Da ganas de decirles: la fe también es racional, es lógica, y admite desarrollos razonables. La razón postula la fe y la perfecciona, como la fe presupone la razón y la eleva; la lleva más lejos y más alto. Se complementan admirablemente, son dos maneras de conocimiento humano. La razón y la fe no se excluyen. Menudo tesoro es la ciencia de la fe, la Teología, que se ha ido acrecentando con el paso de los siglos, y aparece decantada en los Catecismos; en algo tan manejable como el Compendio del Catecismo, y de tanta riqueza. ¿Cómo desbloquear a nuestra sociedad de esta paralización en la vida de fe, por el deslumbramiento de las conquistas de las técnicas y de las ciencias modernas?

Lo que necesitan los hombres de hoy y de siempre es a Jesucristo, el Hijo de Dios hecho Hombre. Necesitan el encuentro con Jesucristo, la conversión a Jesucristo, la fe en su persona y en sus enseñanzas. Nadie habló como Él, ni ha hecho semejantes milagros. Ha muerto por nosotros y ha resucitado. Se ha mostrado misericordioso: no hería, se ofrecía lleno de mansedumbre. Curaba a los enfermos e invitaba: venid a mí los que estáis agobiados y yo os aliviaré. El que quiera venir en pos de mí coja la cruz de cada día y sígame; es decir, conmigo no caben los egoístas ni los perezosos. Necesitamos enamorarnos de Jesucristo… ¡No es difícil!... Pero hemos de tratarle en la oración y en los sacramentos, e imitarle en el sacrificio.

Dice san Josemaría Escrivá: "Cristo no es una figura que pasó, que existió en un tiempo y se fue, dejándonos un recuerdo y un ejemplo maravillosos (…) Cristo vive (…) Ésta es la gran verdad que llena de contenido nuestra fe (…) Pero hay que unirse a Él por la fe, dejando que su vida se manifieste en nosotros (…)" Hemos de vivir siguiendo al Señor como los Apóstoles, como los discípulos, como los primeros cristianos. No podemos pretender todos recibir conversiones extraordinarias a la manera de san Pablo. Por la perseverancia en la meditación de la vida y palabras de Cristo, y la perseverancia en el trato de la comunidad de los fieles, nace y se acrecienta nuestra fe en Cristo. Este tesoro, deseable y envidiable, es razón a la vez de nuestra esperanza que tan bien describe Benedicto XVI en estas palabras:

"El primer motivo de mi esperanza consiste en el hecho de que el deseo de Dios, la búsqueda de Dios, está profundamente inscrita en el alma humana, y no puede desaparecer. Ciertamente durante un tiempo se puede olvidar a Dios, arrinconarlo, ocuparse de otras cosas, pero Dios jamás desaparece. Sencillamente, es verdad lo de san Agustín: Nuestro corazón está inquieto hasta no encontrar a Dios. También hoy existe esta inquietud."

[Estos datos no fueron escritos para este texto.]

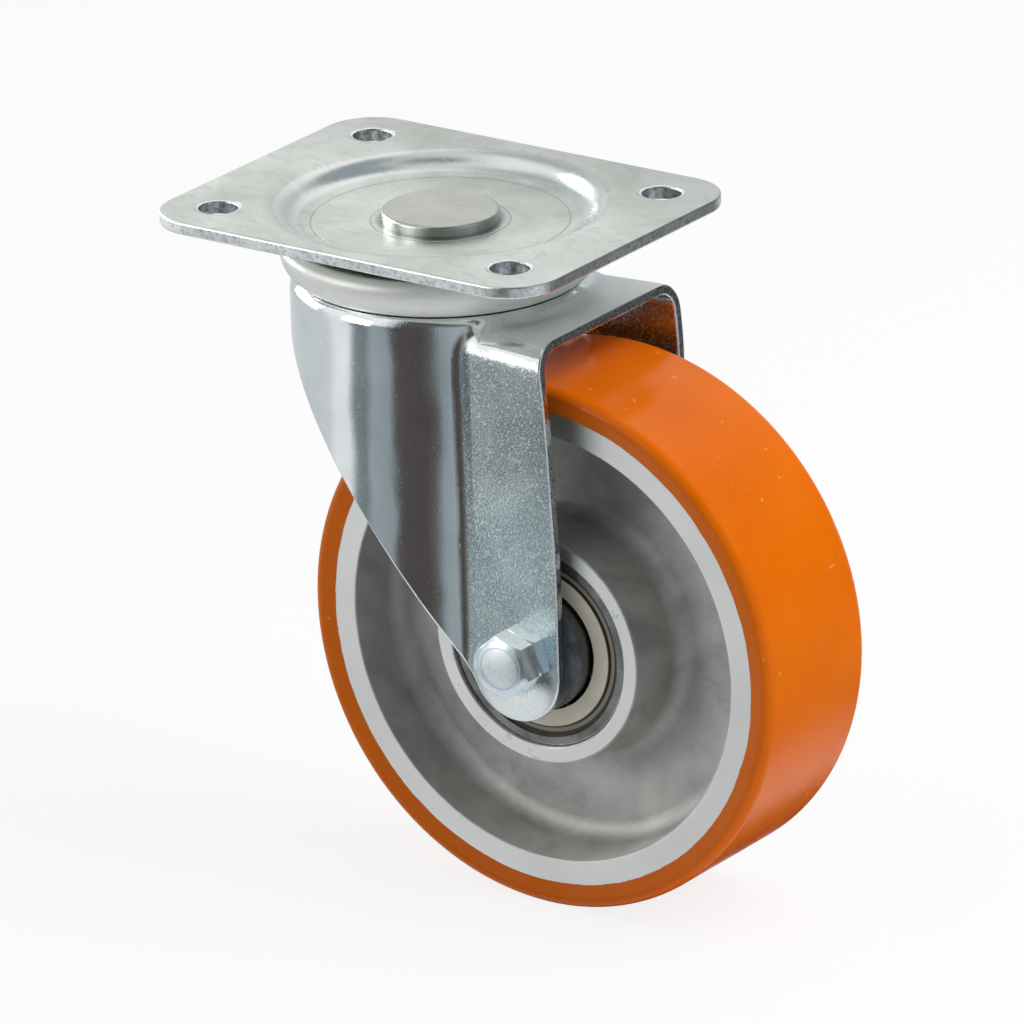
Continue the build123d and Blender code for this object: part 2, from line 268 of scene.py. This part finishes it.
def veins(g, coords, spacing, width, share):
    """Thin wandering lines in patches, 1 on a line."""
    wander = g.add("TexNoise", {"Vector": coords, "Scale": 120.0}, output=1)
    bent = g.mix(0.05, coords, wander, "ADD")
    cell = g.add("TexVoronoi", {"Vector": bent, "Scale": 1.0 / spacing}, feature="DISTANCE_TO_EDGE")
    chosen = g.span(g.noise(coords, 0.55 / spacing, detail=0.0), share, share + 0.05)
    return g.times(g.span(cell, width / spacing, 0.3 * width / spacing), chosen)


def turned_lines(g, radius, coords, pitch):
    """Fine uneven rings of a turned face, from 0 to 1."""
    wobble = g.noise(coords, scale=60.0, detail=1.0)
    along = g.plus(radius, g.times(wobble, 0.3 * pitch))
    place = g.add("CombineXYZ", {"X": along})
    return g.add("TexNoise", {"Vector": place, "Scale": 1.0 / pitch, "Detail": 3.0,
                              "Roughness": 0.7})


def ring_line(g, radius, line):
    """One thin line round the swivel axis, 1 on the line. A line is (radius, half width)."""
    middle, width = line
    return g.near(radius, middle, width, 0.2 * width)


# --------------------------------------------------------------------- materials
zinc_white = (0.93, 0.96, 0.97)
zinc_bare = (0.36, 0.38, 0.36)


def zinc_top(name):
    """Satin zinc of plate and cup: smudges, rubbed streaks, pressed lines, pale cut edges, painted highlights on
    the hole rims and the dish wall, painted shade in the creases, round the kingpin's foot, towards the back and
    low on the cut edge.
    """
    material, g = new_material(name)
    coords = object_coords(g)
    x, y, z = split(g, coords)
    radius = swivel_radius(g, coords)
    _, _, up = facing(g)
    cloud = g.noise(coords, scale=42.0, detail=5.0, rough=0.62, warp=0.6)
    smear = g.noise(coords, scale=130.0, detail=3.0, rough=0.6, stretch=(1, 1.6, 1), warp=1.5)
    speckle = g.noise(coords, scale=900.0, detail=3.0, rough=0.7)
    grain = g.noise(coords, scale=1500.0, detail=3.0, rough=0.6)

    # Masks: the cut edge, the bolt holes' rims and bores, the dish's lines and wall, the cup.
    edge = g.times(g.span(g.unsigned(up), 0.5, 0.2),
                   g.span(radius, dish_outside, dish_outside + 2 * MM))
    hole = g.distance(g.minus(g.unsigned(x), hole_x), g.minus(g.unsigned(y), hole_y))
    rim = g.span(hole, hole_radius + 1.1 * MM, hole_radius + 0.4 * MM)
    bore = g.span(hole, hole_radius + 0.25 * MM, hole_radius + 0.1 * MM)
    crease = g.most(ring_line(g, radius, dish_wall_line), ring_line(g, radius, head_line))
    wall = g.times(g.span(up, 0.97, 0.90), g.span(radius, dish_outside, dish_outside - 2 * MM))
    wall = g.times(wall, g.span(z, dish_wall_low, dish_wall_low + 1 * MM))
    foot = g.times(g.span(radius, head_shadow[1], head_shadow[0]),
                   g.span(z, -2.5 * MM, -3.5 * MM))
    cup = g.span(z, plate_low.z, plate_low.z - 0.3 * MM)
    marks = g.most(streaks(g, coords, scale=60.0, angle=0.4, cut=0.60),
                   streaks(g, coords, scale=80.0, angle=1.5, cut=0.62))
    lines = scratches(g, coords, scale=55.0, angle=0.6, amount=0.05)

    colour = g.ramp(cloud, [(0.30, (0.56, 0.595, 0.555)), (0.52, (0.69, 0.72, 0.68)),
                            (0.72, (0.78, 0.81, 0.77))])
    colour = g.mix(g.span(smear, 0.54, 0.70, 0.0, 0.5), colour, (0.50, 0.53, 0.50))
    # Painted shade: the plate darker towards the back (+Y).
    colour = g.mix(1.0, colour, g.span(y, *plate_shade, 1.0, 0.80), "MULTIPLY")
    colour = g.tint(colour, marks, 0.22, zinc_bare)
    colour = g.tint(colour, lines, 0.4, zinc_white)
    # Painted shade: the dish's crease lines, round its floor and round the kingpin's head, tinted dark.
    colour = g.tint(colour, crease, 0.35, (0.25, 0.26, 0.25))
    # Painted highlight: the dish's wall tinted towards white.
    colour = g.tint(colour, wall, 0.45, zinc_white)
    # Painted shadow round the kingpin's foot.
    colour = g.tint(colour, foot, 0.8, (0.22, 0.23, 0.22))
    sheared = g.ramp(speckle, [(0.36, (0.60, 0.63, 0.64)), (0.47, (0.88, 0.91, 0.92)),
                               (0.60, (1.0, 1.0, 1.0))])
    # Painted shade: the cut edge darker towards its lower side and lighter at its top.
    edge_shade = g.span(z, plate_high.z - 1.2 * MM, plate_low.z + 0.6 * MM, 0.0, 0.45)
    sheared = g.mix(edge_shade, sheared, (0.36, 0.38, 0.40))
    colour = g.mix(edge, colour, sheared)
    # Painted highlight on the bolt holes' rims.
    colour = g.mix(rim, colour, (0.92, 0.97, 1.0))
    drilled = g.ramp(speckle, [(0.38, (0.30, 0.33, 0.33)), (0.58, (0.66, 0.70, 0.70))])
    colour = g.mix(bore, colour, drilled)
    colour = g.tint(colour, cup, 0.75, (0.93, 0.935, 0.90))

    rings = g.times(turned_lines(g, radius, coords, pitch=1.1 * MM),
                    g.span(radius, dish_rings[1], dish_rings[0]))
    relief = g.plus(grain, g.times(rings, 2.2))
    relief = g.plus(relief, g.times(g.times(speckle, edge), 3.0))
    surface = g.bump(relief, 0.018 * MM)
    surface = g.bump(g.minus(cloud, g.times(crease, 0.5)), 0.20 * MM, normal=surface)
    surface = g.bump(g.rest(rim), 0.30 * MM, normal=surface)
    roughness = g.span(cloud, 0.3, 0.7, 0.36, 0.24)
    roughness = g.plus(roughness, g.times(smear, 0.06))
    roughness = g.plus(roughness, g.times(cup, 0.15))
    roughness = g.minus(roughness, g.times(wall, 0.08))
    g.principled({"Base Color": colour, "Metallic": g.rest(g.times(cup, 0.6)),
                  "Roughness": roughness, "Normal": surface})
    return material


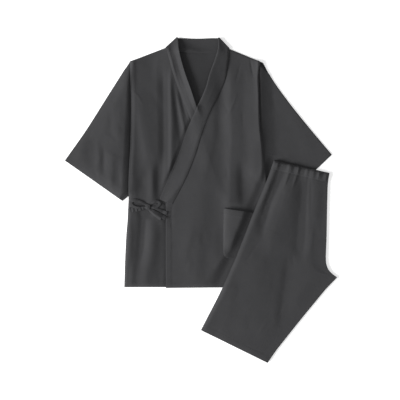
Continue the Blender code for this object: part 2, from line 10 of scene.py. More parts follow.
import bmesh
import bpy
import numpy as np
from bpy.props import FloatProperty, FloatVectorProperty, IntProperty, PointerProperty
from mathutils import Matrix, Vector


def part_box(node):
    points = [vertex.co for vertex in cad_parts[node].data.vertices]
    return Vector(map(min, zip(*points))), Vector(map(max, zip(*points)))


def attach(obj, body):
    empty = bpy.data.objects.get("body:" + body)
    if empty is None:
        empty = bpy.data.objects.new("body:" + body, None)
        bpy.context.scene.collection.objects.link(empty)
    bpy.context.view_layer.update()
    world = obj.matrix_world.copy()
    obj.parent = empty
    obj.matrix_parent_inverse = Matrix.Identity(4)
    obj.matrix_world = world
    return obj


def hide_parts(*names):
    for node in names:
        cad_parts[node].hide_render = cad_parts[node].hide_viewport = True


bl_info = {
    "name": "Jinbei Set",
    "version": (1, 0, 0),
    "blender": (4, 5, 0),
    "location": "3D View > Sidebar > Jinbei",
    "description": "Makes a jinbei jacket and its short trousers, laid flat",
    "category": "Object",
}

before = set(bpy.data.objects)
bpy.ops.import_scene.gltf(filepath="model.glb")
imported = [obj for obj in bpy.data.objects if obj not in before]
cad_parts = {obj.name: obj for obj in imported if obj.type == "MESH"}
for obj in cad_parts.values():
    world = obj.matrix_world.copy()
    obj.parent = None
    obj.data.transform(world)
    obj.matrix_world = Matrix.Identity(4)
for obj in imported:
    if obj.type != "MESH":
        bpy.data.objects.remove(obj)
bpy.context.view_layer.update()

MM = 0.001
GAP = 0.25                  # clear air between two layers
SEAM = 6.0                  # width that lies hidden under a neighbour at a seam
PRESS_BESIDE = 26.0         # strip where cloth sinks as it goes under the trousers' edge
PRESS_ABOVE = 20.0          # and under their waistband

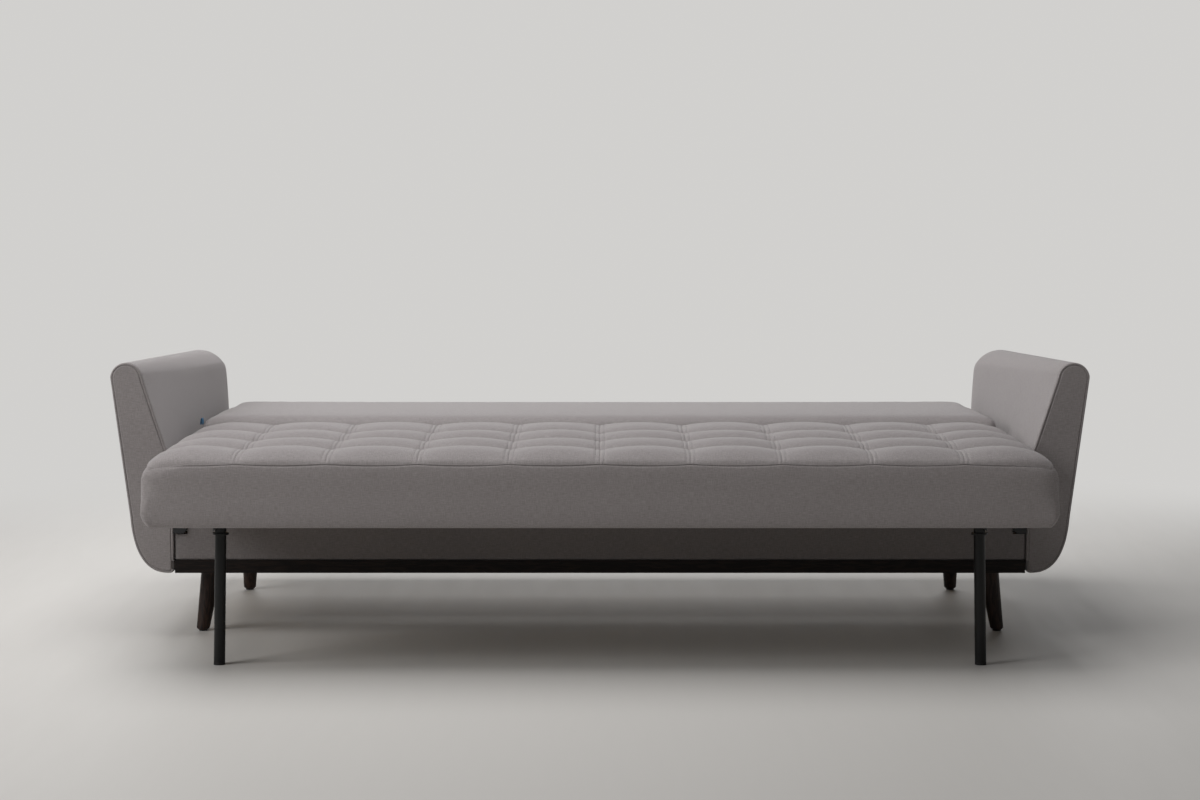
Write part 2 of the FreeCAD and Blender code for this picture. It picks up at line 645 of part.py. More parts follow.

"El segundo motivo de mi esperanza consiste en el hecho de que el Evangelio de Jesucristo, la fe en Cristo, es sencillamente verdadera. Y la verdad no envejece (…) Las ideologías tienen un tiempo contado, parecen fuertes, irresistibles, pero tras un cierto tiempo se consumen, no tienen la fuerza dentro, porque les falta la verdad profunda. En cambio el Evangelio es verdadero y no se agota jamás. En todos los períodos de la historia aparecen nuevas dimensiones suyas, aparece toda su novedad (…)."

Al pelo vienen aquí para concluir estas reflexiones unas palabras del capítulo XIII de la Carta a los Hebreos: "Jesucristo es el mismo ayer y hoy, y por los siglos." A todos se nos hace presente y de todos espera amor.